Directive: Print exactly the part opening with the line containing "obj.matrix_world = Matrix.Identity(4)" and closing with the line containing "SCREW_HOLE = 0.0018", with both of those lines included.

Provided data:
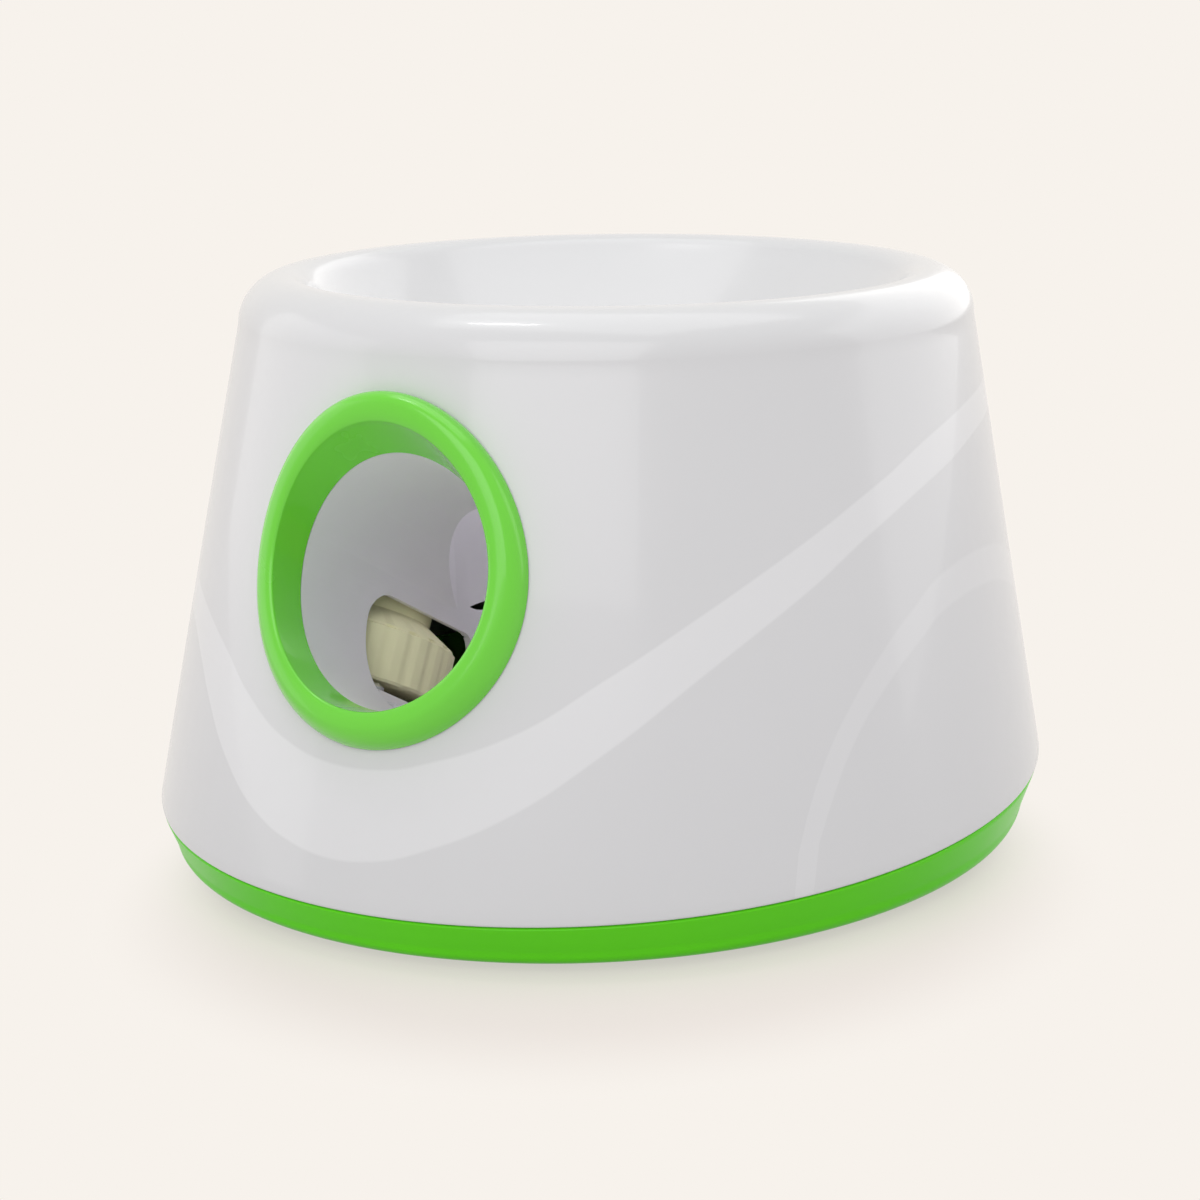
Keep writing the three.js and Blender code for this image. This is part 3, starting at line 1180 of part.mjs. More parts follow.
// A side plate of the feeder, standing on the pan's floor
function feederPlate(side) {
  const front = GUIDE_FRONT - GAP;
  const floor = PAN_FLOOR + GAP;
  const footAt = (along) => (floor - launchPoint(along, 0).z) / Math.cos(LAUNCH_PITCH);
  const corners = [
    [front, footAt(front)],
    [PLATE_REAR, footAt(PLATE_REAR)],
    [PLATE_REAR, PLATE_REAR_TOP],
    [PLATE_TOP_REAR, PLATE_TOP],
    [PLATE_SHOULDER, PLATE_TOP],
    [front, PLATE_NECK_TOP],
  ];
  const outline = outlineOf(
    corners.map(([along, above]) => {
      const point = launchPoint(along, above);
      return [point.y, point.z];
    }),
  );
  const inner = side * PLATE_INNER;
  const outer = side * (PLATE_INNER + PLATE_WALL);
  const plate = acrossX(outline, Math.min(inner, outer), Math.max(inner, outer));
  const edge = side * (PLATE_INNER + PLATE_WALL + FLANGE_WIDTH);
  const flange = block(
    at(Math.min(inner, edge), FLANGE_FRONT_Y, floor),
    at(Math.max(inner, edge), FLANGE_REAR_Y, floor + PLATE_WALL),
  );
  const across = (radius, along, above) => {
    const point = launchPoint(along, above);
    return rod(radius, at(-BODY_RADIUS, point.y, point.z), at(BODY_RADIUS, point.y, point.z), SMALL_SIDES);
  };
  return cut(
    join(plate, flange),
    across(FEED_SHAFT_RADIUS + SHAFT_GAP, FEED_GEAR_AT, FEED_GEAR_ABOVE),
    across(FEEDER_NECK_RADIUS + GAP, MOTOR_AT, MOTOR_ABOVE),
  );
}

// Rear panel pieces, in the panel frame

function lightPlaces() {
  return Array.from({ length: LIGHT_COUNT }, (_, i) => (i - (LIGHT_COUNT - 1) / 2) * LIGHT_SPACING);
}

function powerButton() {
  const stemEnd = -(BOARD_DEPTH - GAP - SWITCH_HEIGHT) - GAP;
  return turned([
    [0, stemEnd],
    [BUTTON_STEM_RADIUS, stemEnd],
    [BUTTON_STEM_RADIUS, BUTTON_STAND - BUTTON_CAP],
    [BUTTON_RADIUS, BUTTON_STAND - BUTTON_CAP],
    [BUTTON_RADIUS, BUTTON_STAND - BUTTON_DOME],
    [BUTTON_RADIUS - BUTTON_DOME, BUTTON_STAND],
    [BUTTON_RADIUS / 2, BUTTON_STAND - BUTTON_DOME / 2],
    [0, BUTTON_STAND - BUTTON_DOME],
  ]);
}

function tactSwitch() {
  const low = -(BOARD_DEPTH - GAP);
  const high = low + SWITCH_HEIGHT;
  const body = block(at(-SWITCH_HALF, -SWITCH_HALF, low), at(SWITCH_HALF, SWITCH_HALF, high));
  const holeLow = at(0, 0, high - SWITCH_HOLE_DEPTH);
  return cut(body, rod(BUTTON_STEM_RADIUS + GAP, holeLow, at(0, 0, high + OVERRUN), SMALL_SIDES));
}

function controlBoard() {
  const board = block(
    at(-BOARD_HALF_WIDTH, BOARD_BOTTOM, -PANEL_DEPTH),
    at(BOARD_HALF_WIDTH, BOARD_TOP, -BOARD_DEPTH),
  );
  const holes = [-1, 1].map((side) => {
    const x = side * POST_SPREAD;
    const low = at(x, POST_RISE, -PANEL_DEPTH - OVERRUN);
    return rod(PIN_RADIUS + GAP, low, at(x, POST_RISE, OVERRUN - BOARD_DEPTH), SMALL_SIDES);
  });
  return cut(board, ...holes);
}

function buzzer() {
  const top = -PANEL_DEPTH - GAP;
  return turned([
    [BUZZER_HOLE_RADIUS, top - BUZZER_HEIGHT],
    [BUZZER_RADIUS, top - BUZZER_HEIGHT],
    [BUZZER_RADIUS, top],
    [0, top],
    [0, top - BUZZER_HEIGHT / 2],
    [BUZZER_HOLE_RADIUS, top - BUZZER_HEIGHT / 2],
    [BUZZER_HOLE_RADIUS, top - BUZZER_HEIGHT],
  ], SMALL_SIDES);
}

function rangeLight() {
  return turned([
    [0, GAP - BOARD_DEPTH],
    [LIGHT_RADIUS, GAP - BOARD_DEPTH],
    [LIGHT_RADIUS, 0],
    [LIGHT_RADIUS / 2, LIGHT_STAND],
    [0, LIGHT_STAND],
  ], SMALL_SIDES);
}

function powerJack() {
  return turned([
    [0, -JACK_LENGTH],
    [JACK_RADIUS, -JACK_LENGTH],
    [JACK_RADIUS, JACK_LIFT],
    [JACK_FLANGE_RADIUS, JACK_LIFT],
    [JACK_FLANGE_RADIUS, JACK_LIFT + JACK_FLANGE],
    [JACK_BORE_RADIUS, JACK_LIFT + JACK_FLANGE],
    [JACK_BORE_RADIUS, -JACK_BORE_DEPTH],
    [JACK_PIN_RADIUS, -JACK_BORE_DEPTH],
    [JACK_PIN_RADIUS, 0],
    [0, JACK_PIN_RADIUS],
  ], SMALL_SIDES);
}

function ballSensor(side) {
  const inner = side * (BORE_RADIUS + GAP);
  const outer = inner + side * SENSOR_LENGTH;
  return rod(SENSOR_RADIUS, at(inner, SENSOR_AT, 0), at(outer, SENSOR_AT, 0), SMALL_SIDES);
}

function rubberFoot() {
  return turned([
    [0, 0],
    [FOOT_RADIUS - FOOT_CORNER, 0],
    [FOOT_RADIUS, FOOT_CORNER],
    [FOOT_RADIUS, FLOOR_LEVEL + FOOT_RECESS - GAP],
    [0, FLOOR_LEVEL + FOOT_RECESS - GAP],
  ]);
}

// The whole launcher
const launcher = new THREE.Group();
launcher.add(mesh("upper_housing", upperHousing(), WHITE, 0.2));
launcher.add(mesh("ball_dish", ballDish(), WHITE, 0.2));
launcher.add(mesh("base_pan", basePan(), BASE_GREEN, 0.35));

const launchGroup = new THREE.Group();
launchGroup.applyMatrix4(launchMatrix);
launcher.add(launchGroup);
launchGroup.add(mesh("port_ring", portRing(), GREEN, 0.25));
launchGroup.add(mesh("launch_barrel", launchBarrel(), BARREL_GREY, 0.5));

for (const [name, side] of [["left", -1], ["right", 1]]) {
  launchGroup.add(mesh(name + "_motor_mount", motorMount(side), BARREL_GREY));
  launchGroup.add(mesh(name + "_ball_sensor", ballSensor(side), DARK));
  const axle = new THREE.Group();
  axle.position.set(side * WHEEL_OFFSET, WHEEL_AT, 0);
  axle.add(mesh(name + "_wheel_tyre", wheelTyre(), WHEEL_GREY, 0.7));
  axle.add(mesh(name + "_wheel_hub", wheelHub(), DARK));
  axle.add(mesh(name + "_motor_shaft", motorShaft(), STEEL, 0.3, 1));
  axle.add(mesh(name + "_motor", wheelMotor(), STEEL, 0.4, 1));
  launchGroup.add(axle);
  for (const [place, end] of [["front", -1], ["rear", 1]]) {
    const fastener = mesh(name + "_mount_screw_" + place, screw(MOUNT_SCREW_LENGTH), STEEL, 0.3, 1);
    fastener.position.set(side * LUG_SCREW_AT, WHEEL_AT + end * LUG_SPREAD, MOUNT_TOP + GAP);
    launchGroup.add(fastener);
  }
}

launchGroup.add(mesh("feed_pusher", feedPusher(), WHEEL_GREY, 0.6));
launchGroup.add(mesh("pusher_guide", pusherGuide(), BARREL_GREY));
const feedAxle = new THREE.Group();
feedAxle.position.set(0, FEED_GEAR_AT, FEED_GEAR_ABOVE);
feedAxle.add(mesh("feed_gear", feedGear(), WHITE, 0.5));
feedAxle.add(mesh("feed_shaft", feedShaft(), STEEL, 0.3, 1));
launchGroup.add(feedAxle);
const feederMotorAxle = new THREE.Group();
feederMotorAxle.position.set(0, MOTOR_AT, MOTOR_ABOVE);
feederMotorAxle.add(mesh("feeder_pinion", feederPinion(), BRASS, 0.4, 1));
feederMotorAxle.add(mesh("feeder_motor", feederMotor(), STEEL, 0.4, 1));
launchGroup.add(feederMotorAxle);
launcher.add(mesh("feeder_plate_left", feederPlate(-1), BARREL_GREY));
launcher.add(mesh("feeder_plate_right", feederPlate(1), BARREL_GREY));

const panelGroup = new THREE.Group();
panelGroup.applyMatrix4(panelMatrix);
launcher.add(panelGroup);
panelGroup.add(mesh("power_button", powerButton(), GREEN, 0.4));
panelGroup.add(mesh("tact_switch", tactSwitch(), DARK));
panelGroup.add(mesh("control_board", controlBoard(), BOARD_GREEN));
const sounder = mesh("buzzer", buzzer(), DARK);
sounder.position.set(BUZZER_X, BUZZER_Y, 0);
panelGroup.add(sounder);
lightPlaces().forEach((x, i) => {
  const light = mesh("range_light_" + (i + 1), rangeLight(), WHITE, 0.2);
  light.position.set(x, LIGHT_RISE, 0);
  panelGroup.add(light);
});
const jack = mesh("power_jack", powerJack(), DARK);
jack.position.set(0, -JACK_DROP, 0);
panelGroup.add(jack);

launcher.add(mesh("battery_door", batteryDoor(), BASE_GREEN, 0.35));
const doorScrew = mesh("battery_door_screw", screw(MOUNT_SCREW_LENGTH).rotateX(Math.PI), STEEL, 0.3, 1);
doorScrew.position.set(DOOR_SCREW_X, DOOR_SCREW_Y, FLOOR_LEVEL - GAP);
launcher.add(doorScrew);
launcher.add(mesh("battery_contact_front", contactPlate(BAY_FRONT_Y + GAP, CONTACT_SPRING), STEEL, 0.3, 1));
launcher.add(mesh("battery_contact_rear", contactPlate(CELLS_REAR_Y, 0), STEEL, 0.3, 1));
let cellNumber = 0;
for (const x of cellMiddles()) {
  for (const place of [0, 1]) {
    cellNumber += 1;
    const cell = mesh("battery_cell_" + cellNumber, batteryCell(), CELL_BLUE, 0.4);
    cell.position.set(x, CELLS_FRONT_Y + place * (CELL_LENGTH + GAP), CELL_LEVEL);
    launcher.add(cell);
  }
}

FEET.forEach(([x, y], i) => {
  const foot = mesh("rubber_foot_" + (i + 1), rubberFoot(), DARK, 0.9);
  foot.position.set(x, y, 0);
  launcher.add(foot);
});
BOSSES.forEach(([x, y], i) => {
  const shape = screw(HOUSING_SCREW_LENGTH).rotateX(Math.PI);
  const fastener = mesh("housing_screw_" + (i + 1), shape, STEEL, 0.3, 1);
  fastener.position.set(x, y, HEAD_SEAT_LEVEL - GAP);
  launcher.add(fastener);
});

export default launcher;
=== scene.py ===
"""Automatic dog ball launcher: finished pieces, materials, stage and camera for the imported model."""

import math

import bmesh
import bpy
from bpy.props import FloatProperty, FloatVectorProperty, IntProperty, PointerProperty
from bpy.types import Operator, Panel, PropertyGroup
from mathutils import Matrix, Vector


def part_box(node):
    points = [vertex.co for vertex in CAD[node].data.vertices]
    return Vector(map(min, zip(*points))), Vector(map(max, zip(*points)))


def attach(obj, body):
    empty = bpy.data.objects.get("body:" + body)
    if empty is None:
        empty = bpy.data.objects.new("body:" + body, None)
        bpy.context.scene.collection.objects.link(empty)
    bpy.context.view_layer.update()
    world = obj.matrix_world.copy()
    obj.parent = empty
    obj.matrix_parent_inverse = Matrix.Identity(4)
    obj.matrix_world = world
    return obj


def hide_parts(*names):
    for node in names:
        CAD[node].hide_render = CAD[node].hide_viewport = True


bl_info = {
    "name": "Dog Ball Launcher",
    "version": (1, 0, 0),
    "blender": (4, 5, 0),
    "location": "View3D > Sidebar > Launcher",
    "description": "Builds the finished pieces of an automatic dog ball launcher",
    "category": "Add Mesh",
}

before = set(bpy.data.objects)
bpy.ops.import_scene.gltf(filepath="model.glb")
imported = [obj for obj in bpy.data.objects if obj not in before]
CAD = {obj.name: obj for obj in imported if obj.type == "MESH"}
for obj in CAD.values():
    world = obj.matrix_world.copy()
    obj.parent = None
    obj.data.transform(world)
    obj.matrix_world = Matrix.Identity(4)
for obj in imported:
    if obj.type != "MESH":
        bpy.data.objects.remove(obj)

GAP = 0.0003

# Body, in metres
FLOOR_LEVEL = 0.0025
SEAM_LEVEL = 0.0198
WIDEST_LEVEL = 0.0248
CREST_LEVEL = 0.1759
SEAM_SLOPE = 0.0317
CREST_SLOPE = -0.0591
LIP_HEIGHT = 0.014
THROAT_Y = -0.017

# Port frame
PORT = Vector((0, -0.115863, 0.1093))
PITCH = math.radians(30)
INWARD = Vector((0, math.cos(PITCH), -math.sin(PITCH)))
UPWARD = Vector((0, math.sin(PITCH), math.cos(PITCH)))
ACROSS = Vector((1, 0, 0))

# Launch wheels, from the bore's axis and along it
WHEEL_OFFSET = 0.066
WHEEL_AT = 0.082

# Battery bay and its door
BAY_LOW = Vector((-0.0952, -0.034, 0))
BAY_HIGH = Vector((-0.041, 0.0705, 0.0311))
DOOR_SCREW = Vector((-0.1032, 0.01825, 0))
DOOR_TOP = 0.0043
SCREW_HOLE = 0.0018

# Feet and housing screws, for each corner of the base
CORNERS = [(-1, -1), (1, -1), (-1, 1), (1, 1)]
FEET = [(x * 0.05, y * 0.106) for x, y in CORNERS]
BOSSES = [(x * 0.07, y * 0.09995) for x, y in CORNERS]

# Barrel
BARREL_WALL = 0.0025
STOP_DROP = 0.00425

# Rear panel frame, and its lights and inlet in that frame
PANEL = Vector((0, 0.135604, 0.086976))
PANEL_OUT = Vector((0, 0.99759, 0.0694))
PANEL_UP = Vector((0, -0.0694, 0.99759))
LIGHT_PLACES = ((-0.012, 0.018), (0.0, 0.018), (0.012, 0.018))
INLET_PLACE = (0, -0.046)


class LauncherBody(PropertyGroup):
    """Sizes of the housing and the base"""

    body_radius: FloatProperty(
        name="Body Radius", description="Radius of the widest circle", default=0.14, unit="LENGTH"
    )
    wall_taper: FloatProperty(
        name="Wall Taper", description="How far the wall leans in", default=math.radians(10.3),
        unit="ROTATION",
    )
    body_lean: FloatProperty(
        name="Body Lean", description="How far the body leans back from the port", default=math.radians(6.4),
        unit="ROTATION",
    )
    crest_radius: FloatProperty(
        name="Crest Radius", description="Radius of the lip's highest line", default=0.1006, unit="LENGTH"
    )
    wall_thickness: FloatProperty(
        name="Wall Thickness", description="Thickness of the moulded walls", default=0.003, unit="LENGTH"
    )
    sides: IntProperty(name="Sides", description="Faces round the body", default=192, min=48)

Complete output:
    obj.matrix_world = Matrix.Identity(4)
for obj in imported:
    if obj.type != "MESH":
        bpy.data.objects.remove(obj)

GAP = 0.0003

# Body, in metres
FLOOR_LEVEL = 0.0025
SEAM_LEVEL = 0.0198
WIDEST_LEVEL = 0.0248
CREST_LEVEL = 0.1759
SEAM_SLOPE = 0.0317
CREST_SLOPE = -0.0591
LIP_HEIGHT = 0.014
THROAT_Y = -0.017

# Port frame
PORT = Vector((0, -0.115863, 0.1093))
PITCH = math.radians(30)
INWARD = Vector((0, math.cos(PITCH), -math.sin(PITCH)))
UPWARD = Vector((0, math.sin(PITCH), math.cos(PITCH)))
ACROSS = Vector((1, 0, 0))

# Launch wheels, from the bore's axis and along it
WHEEL_OFFSET = 0.066
WHEEL_AT = 0.082

# Battery bay and its door
BAY_LOW = Vector((-0.0952, -0.034, 0))
BAY_HIGH = Vector((-0.041, 0.0705, 0.0311))
DOOR_SCREW = Vector((-0.1032, 0.01825, 0))
DOOR_TOP = 0.0043
SCREW_HOLE = 0.0018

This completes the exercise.